### Directions:
Copy out all of the material exactly.

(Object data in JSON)
- - -

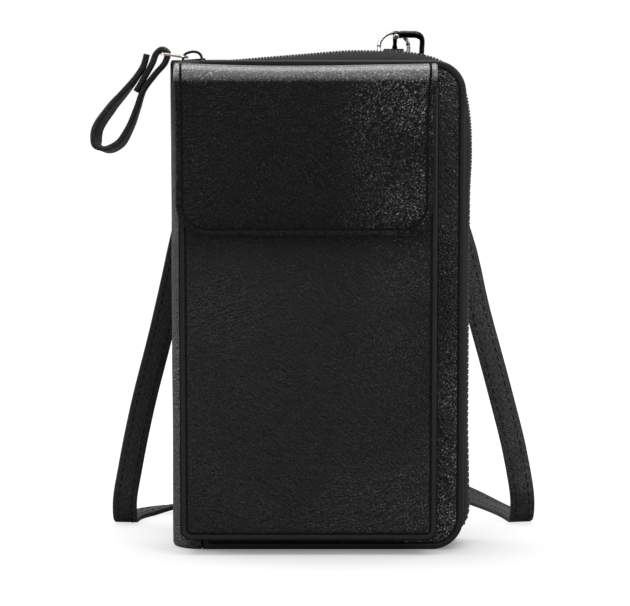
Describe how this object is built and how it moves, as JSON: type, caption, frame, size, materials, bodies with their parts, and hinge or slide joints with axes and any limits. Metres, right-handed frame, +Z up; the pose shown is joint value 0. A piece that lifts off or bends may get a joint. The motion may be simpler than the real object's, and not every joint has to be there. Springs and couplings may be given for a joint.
{
  "type": "zip-around phone wallet",
  "caption": "Black leather zip-around phone wallet with a flap pocket, finger loop, D-rings and a clip-on shoulder strap.",
  "frame": {"origin": "middle of the back cover's bottom edge, on the surface that the wallet stands on", "axes": "+Z up along the wallet's height, +Y out of the back cover, +X towards the zip's free edge"},
  "size_m": [0.1794, 0.1415, 0.2038],
  "materials": {
    "leather": "black grained leather, satin",
    "lining": "black woven lining",
    "tape": "black woven zip tape",
    "coil": "black zip coil",
    "gunmetal": "dark gunmetal plate",
    "nickel": "polished nickel",
    "gold": "pale gold plate",
    "iron": "plain steel and magnet"
  },
  "bodies": {
    "back_half": {"page_strip": "lining", "back_cover": "leather", "spine": "leather", "back_lining": "lining", "back_card_slot_1": "leather", "back_card_slot_2": "leather", "back_card_slot_3": "leather", "gusset_top": "lining", "gusset_bottom": "lining", "back_tape": "tape", "back_teeth": "coil", "zip_stop": "nickel", "ring_tab_left": "leather", "ring_tab_right": "leather", "eye_left": "gunmetal", "eye_right": "gunmetal", "strap_end_left": "leather", "strap_end_right": "leather", "rivet_left": "gunmetal", "rivet_right": "gunmetal", "strap_left": "leather", "strap_right": "leather", "strap_roll": "leather"},
    "front_half": {"front_cover": "leather", "front_lining": "lining", "front_card_slot_1": "leather", "front_card_slot_2": "leather", "front_tape": "tape", "front_teeth": "coil", "pocket_panel": "leather", "pocket_gusset": "leather", "magnet_plate": "iron"},
    "flap": {"flap_shell": "leather", "flap_lining": "lining", "flap_magnet": "iron"},
    "zip_slider": {"zip_slider": "gunmetal"},
    "pull_tab": {"pull_tab": "gold"},
    "finger_loop": {"finger_loop": "leather"},
    "ring_right": {"d_ring_right": "nickel"},
    "ring_left": {"d_ring_left": "nickel"},
    "hook_right": {"hook_right": "gunmetal", "gate_pin_right": "nickel"},
    "hook_left": {"hook_left": "gunmetal", "gate_pin_left": "nickel"},
    "gate_right": {"gate_right": "gunmetal"},
    "gate_left": {"gate_left": "gunmetal"},
    "coin_page": {"coin_pouch": "lining", "coin_zip": "coil"},
    "coin_slider": {"coin_slider": "nickel"},
    "coin_pull": {"coin_pull": "nickel"}
  },
  "joints": [
    {"name": "front_opening", "type": "hinge", "parent": "back_half", "child": "front_half", "pos_m": [-0.057, -0.021, 0.095], "axis": [0, 0, -1], "range_deg": [0, 70], "deforming": ["spine", "gusset_top", "gusset_bottom"]},
    {"name": "coin_page_turn", "type": "hinge", "parent": "back_half", "child": "coin_page", "pos_m": [-0.044, -0.01, 0.09], "axis": [0, 0, -1], "range_deg": [0, 35]},
    {"name": "flap_lift", "type": "hinge", "parent": "front_half", "child": "flap", "pos_m": [-0.0055, -0.022, 0.1898], "axis": [-1, 0, 0], "range_deg": [0, 95]},
    {"name": "zip_travel", "type": "slide", "parent": "back_half", "child": "zip_slider", "axis": [0.9966, 0, 0.0819], "range_m": [0, 0.05], "deforming": ["finger_loop"]},
    {"name": "tab_tilt", "type": "hinge", "parent": "zip_slider", "child": "pull_tab", "pos_m": [-0.05106, -0.01, 0.19249], "axis": [0, 1, 0], "range_deg": [0, 25]},
    {"name": "loop_swing", "type": "hinge", "parent": "pull_tab", "child": "finger_loop", "pos_m": [-0.06089, -0.01, 0.19438], "axis": [0, 1, 0], "range_deg": [-10, 35]},
    {"name": "ring_right_swing", "type": "hinge", "parent": "back_half", "child": "ring_right", "pos_m": [0.0295, 0.0002, 0.1943], "axis": [-1, 0, 0], "range_deg": [0, 5]},
    {"name": "ring_left_swing", "type": "hinge", "parent": "back_half", "child": "ring_left", "pos_m": [-0.035, 0.0033, 0.1875], "axis": [-1, 0, 0], "range_deg": [0, 3]},
    {"name": "hook_right_swivel", "type": "hinge", "parent": "back_half", "child": "hook_right", "pos_m": [0.0353, -0.00369, 0.203], "axis": [0, 0.7071, -0.7071], "range_deg": [-4, 2]},
    {"name": "hook_left_swivel", "type": "hinge", "parent": "back_half", "child": "hook_left", "pos_m": [-0.035, 0.01234, 0.18679], "axis": [-0.2924, 0, -0.9563], "range_deg": [-7, 7]},
    {"name": "gate_right_press", "type": "hinge", "parent": "hook_right", "child": "gate_right", "pos_m": [0.0304, -0.00252, 0.20184], "axis": [0, -0.7071, -0.7071], "range_deg": [0, 12], "stiffness_Nm_per_rad": 0.002},
    {"name": "gate_left_press", "type": "hinge", "parent": "hook_left", "child": "gate_left", "pos_m": [-0.03548, 0.01724, 0.18521], "axis": [-0.9563, 0, 0.2924], "range_deg": [0, 12], "stiffness_Nm_per_rad": 0.002},
    {"name": "coin_zip_travel", "type": "slide", "parent": "coin_page", "child": "coin_slider", "axis": [1, 0, 0], "range_m": [0, 0.058]},
    {"name": "coin_pull_swing", "type": "hinge", "parent": "coin_slider", "child": "coin_pull", "pos_m": [-0.02975, -0.0142, 0.1498], "axis": [0, 1, 0], "range_deg": [-40, 60]}
  ],
  "couplings": [
    {"joint": "coin_page_turn", "follows": "front_opening", "ratio": 0.5}
  ]
}
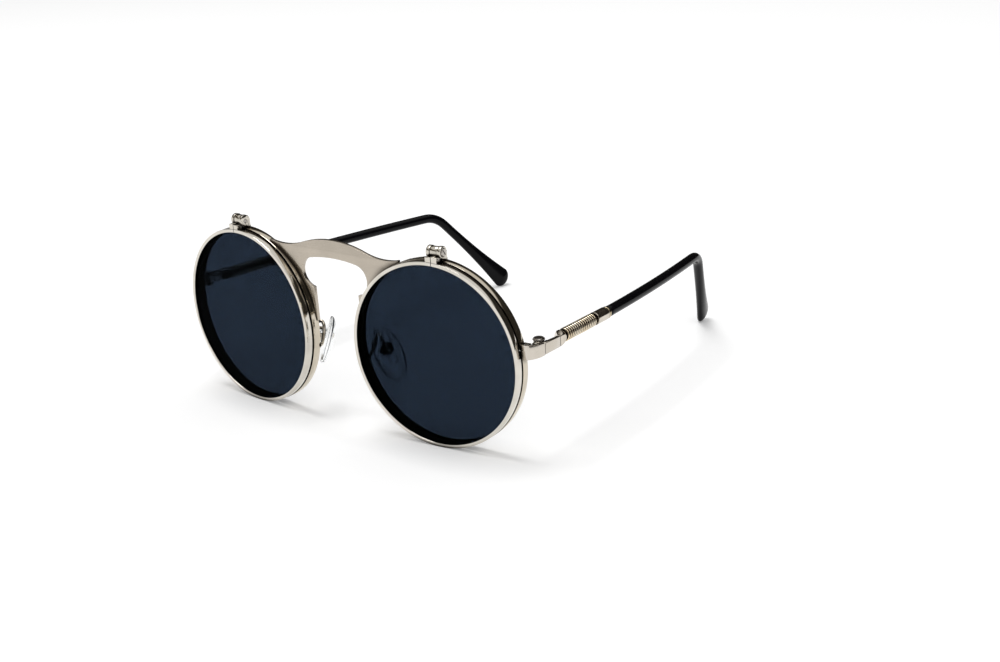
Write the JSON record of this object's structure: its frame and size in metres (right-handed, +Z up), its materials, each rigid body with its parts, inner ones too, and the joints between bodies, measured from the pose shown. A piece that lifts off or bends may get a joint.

- - -

### Answer for the task:
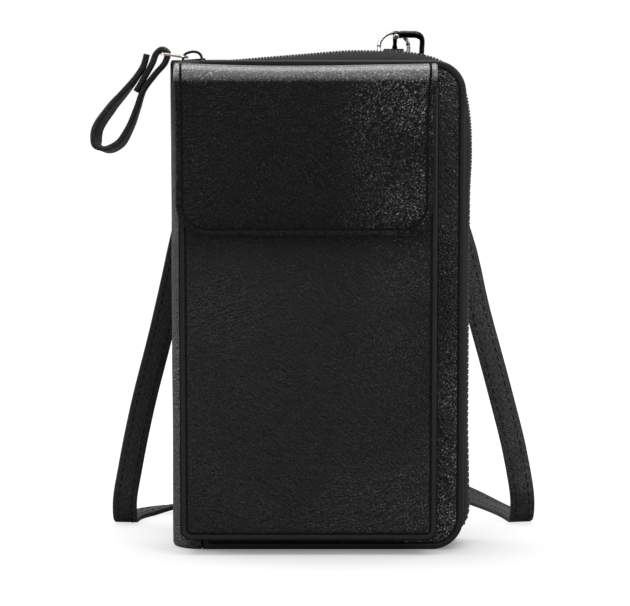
Describe how this object is built and how it moves, as JSON: type, caption, frame, size, materials, bodies with their parts, and hinge or slide joints with axes and any limits. Metres, right-handed frame, +Z up; the pose shown is joint value 0. A piece that lifts off or bends may get a joint. The motion may be simpler than the real object's, and not every joint has to be there. Springs and couplings may be given for a joint.
{
  "type": "zip-around phone wallet",
  "caption": "Black leather zip-around phone wallet with a flap pocket, finger loop, D-rings and a clip-on shoulder strap.",
  "frame": {"origin": "middle of the back cover's bottom edge, on the surface that the wallet stands on", "axes": "+Z up along the wallet's height, +Y out of the back cover, +X towards the zip's free edge"},
  "size_m": [0.1794, 0.1415, 0.2038],
  "materials": {
    "leather": "black grained leather, satin",
    "lining": "black woven lining",
    "tape": "black woven zip tape",
    "coil": "black zip coil",
    "gunmetal": "dark gunmetal plate",
    "nickel": "polished nickel",
    "gold": "pale gold plate",
    "iron": "plain steel and magnet"
  },
  "bodies": {
    "back_half": {"page_strip": "lining", "back_cover": "leather", "spine": "leather", "back_lining": "lining", "back_card_slot_1": "leather", "back_card_slot_2": "leather", "back_card_slot_3": "leather", "gusset_top": "lining", "gusset_bottom": "lining", "back_tape": "tape", "back_teeth": "coil", "zip_stop": "nickel", "ring_tab_left": "leather", "ring_tab_right": "leather", "eye_left": "gunmetal", "eye_right": "gunmetal", "strap_end_left": "leather", "strap_end_right": "leather", "rivet_left": "gunmetal", "rivet_right": "gunmetal", "strap_left": "leather", "strap_right": "leather", "strap_roll": "leather"},
    "front_half": {"front_cover": "leather", "front_lining": "lining", "front_card_slot_1": "leather", "front_card_slot_2": "leather", "front_tape": "tape", "front_teeth": "coil", "pocket_panel": "leather", "pocket_gusset": "leather", "magnet_plate": "iron"},
    "flap": {"flap_shell": "leather", "flap_lining": "lining", "flap_magnet": "iron"},
    "zip_slider": {"zip_slider": "gunmetal"},
    "pull_tab": {"pull_tab": "gold"},
    "finger_loop": {"finger_loop": "leather"},
    "ring_right": {"d_ring_right": "nickel"},
    "ring_left": {"d_ring_left": "nickel"},
    "hook_right": {"hook_right": "gunmetal", "gate_pin_right": "nickel"},
    "hook_left": {"hook_left": "gunmetal", "gate_pin_left": "nickel"},
    "gate_right": {"gate_right": "gunmetal"},
    "gate_left": {"gate_left": "gunmetal"},
    "coin_page": {"coin_pouch": "lining", "coin_zip": "coil"},
    "coin_slider": {"coin_slider": "nickel"},
    "coin_pull": {"coin_pull": "nickel"}
  },
  "joints": [
    {"name": "front_opening", "type": "hinge", "parent": "back_half", "child": "front_half", "pos_m": [-0.057, -0.021, 0.095], "axis": [0, 0, -1], "range_deg": [0, 70], "deforming": ["spine", "gusset_top", "gusset_bottom"]},
    {"name": "coin_page_turn", "type": "hinge", "parent": "back_half", "child": "coin_page", "pos_m": [-0.044, -0.01, 0.09], "axis": [0, 0, -1], "range_deg": [0, 35]},
    {"name": "flap_lift", "type": "hinge", "parent": "front_half", "child": "flap", "pos_m": [-0.0055, -0.022, 0.1898], "axis": [-1, 0, 0], "range_deg": [0, 95]},
    {"name": "zip_travel", "type": "slide", "parent": "back_half", "child": "zip_slider", "axis": [0.9966, 0, 0.0819], "range_m": [0, 0.05], "deforming": ["finger_loop"]},
    {"name": "tab_tilt", "type": "hinge", "parent": "zip_slider", "child": "pull_tab", "pos_m": [-0.05106, -0.01, 0.19249], "axis": [0, 1, 0], "range_deg": [0, 25]},
    {"name": "loop_swing", "type": "hinge", "parent": "pull_tab", "child": "finger_loop", "pos_m": [-0.06089, -0.01, 0.19438], "axis": [0, 1, 0], "range_deg": [-10, 35]},
    {"name": "ring_right_swing", "type": "hinge", "parent": "back_half", "child": "ring_right", "pos_m": [0.0295, 0.0002, 0.1943], "axis": [-1, 0, 0], "range_deg": [0, 5]},
    {"name": "ring_left_swing", "type": "hinge", "parent": "back_half", "child": "ring_left", "pos_m": [-0.035, 0.0033, 0.1875], "axis": [-1, 0, 0], "range_deg": [0, 3]},
    {"name": "hook_right_swivel", "type": "hinge", "parent": "back_half", "child": "hook_right", "pos_m": [0.0353, -0.00369, 0.203], "axis": [0, 0.7071, -0.7071], "range_deg": [-4, 2]},
    {"name": "hook_left_swivel", "type": "hinge", "parent": "back_half", "child": "hook_left", "pos_m": [-0.035, 0.01234, 0.18679], "axis": [-0.2924, 0, -0.9563], "range_deg": [-7, 7]},
    {"name": "gate_right_press", "type": "hinge", "parent": "hook_right", "child": "gate_right", "pos_m": [0.0304, -0.00252, 0.20184], "axis": [0, -0.7071, -0.7071], "range_deg": [0, 12], "stiffness_Nm_per_rad": 0.002},
    {"name": "gate_left_press", "type": "hinge", "parent": "hook_left", "child": "gate_left", "pos_m": [-0.03548, 0.01724, 0.18521], "axis": [-0.9563, 0, 0.2924], "range_deg": [0, 12], "stiffness_Nm_per_rad": 0.002},
    {"name": "coin_zip_travel", "type": "slide", "parent": "coin_page", "child": "coin_slider", "axis": [1, 0, 0], "range_m": [0, 0.058]},
    {"name": "coin_pull_swing", "type": "hinge", "parent": "coin_slider", "child": "coin_pull", "pos_m": [-0.02975, -0.0142, 0.1498], "axis": [0, 1, 0], "range_deg": [-40, 60]}
  ],
  "couplings": [
    {"joint": "coin_page_turn", "follows": "front_opening", "ratio": 0.5}
  ]
}
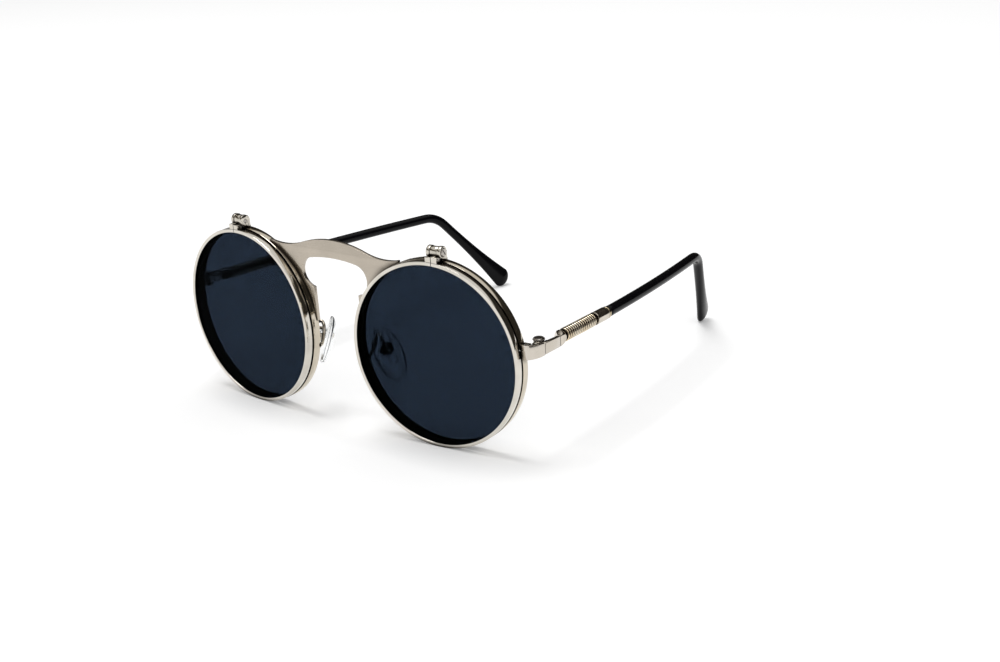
Write the JSON record of this object's structure: its frame and size in metres (right-handed, +Z up), its materials, each rigid body with its parts, inner ones too, and the joints between bodies, measured from the pose shown. A piece that lifts off or bends may get a joint.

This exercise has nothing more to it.